Solving Cities

Mobile app alerts city of potholes as you drive

Mobile app alerts city of potholes as you drive

Posting in Cities

Boston is developing a mobile app to make detecting potholes simple. All you have to do is drive.

311 apps, like SeeClickFix, are a great starting point for encouraging civic engagement through apps. But what if there was an app that's even less time consuming for citizens and produces better data for cities?

Boston is currently testing a mobile app that tries to do just that. Street Bump, the latest app from the city's Office of New Urban Mechanics, can automatically detect and map potholes, using your smartphone, as you drive on the city's street. Government Technology explains how it works:

[T]he mobile application uses sensors embedded in mobile devices to identify vibrations that could indicate potholes or other road hazards. But unlike other 311 apps that require user interaction to log a complaint, all a person needs to do is turn it on. Technology takes care of the rest.

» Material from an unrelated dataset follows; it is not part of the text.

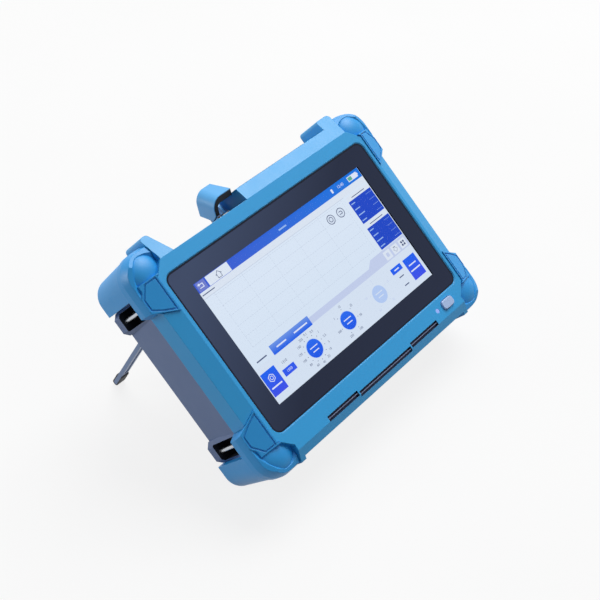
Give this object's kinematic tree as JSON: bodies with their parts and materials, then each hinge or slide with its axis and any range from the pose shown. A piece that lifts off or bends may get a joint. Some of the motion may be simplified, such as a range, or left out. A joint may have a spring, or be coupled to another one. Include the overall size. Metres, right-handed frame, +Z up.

Relying on machine-to-machine communication, the app combines the vibrations it detects with GPS data and transmits the information back to the city. A software algorithm then deciphers whether a pothole is present. If so, a Boston Public Works Department employee is alerted so a repair crew can be dispatched.

While the app is still in its pilot phase, it would eventually speed up road repairs and create a real-time map of street conditions, helping drivers avoid dangerous streets.

Boston Mayor Thomas Menino said recently that pothole are one of the city's largest service issues. In 2010, the city received 4,000 pothole reports and filled 7,000 on the city's 800 miles of roads.

The city is now working on testing and finalizing a more polished version of the app, which they will make available to the city residents, along with a version that can be used by any city. It is expected to be available to the public later this year.

This app begs the question: what other urban problems could be solved by simply interacting, in everyday ways, with the urban environment?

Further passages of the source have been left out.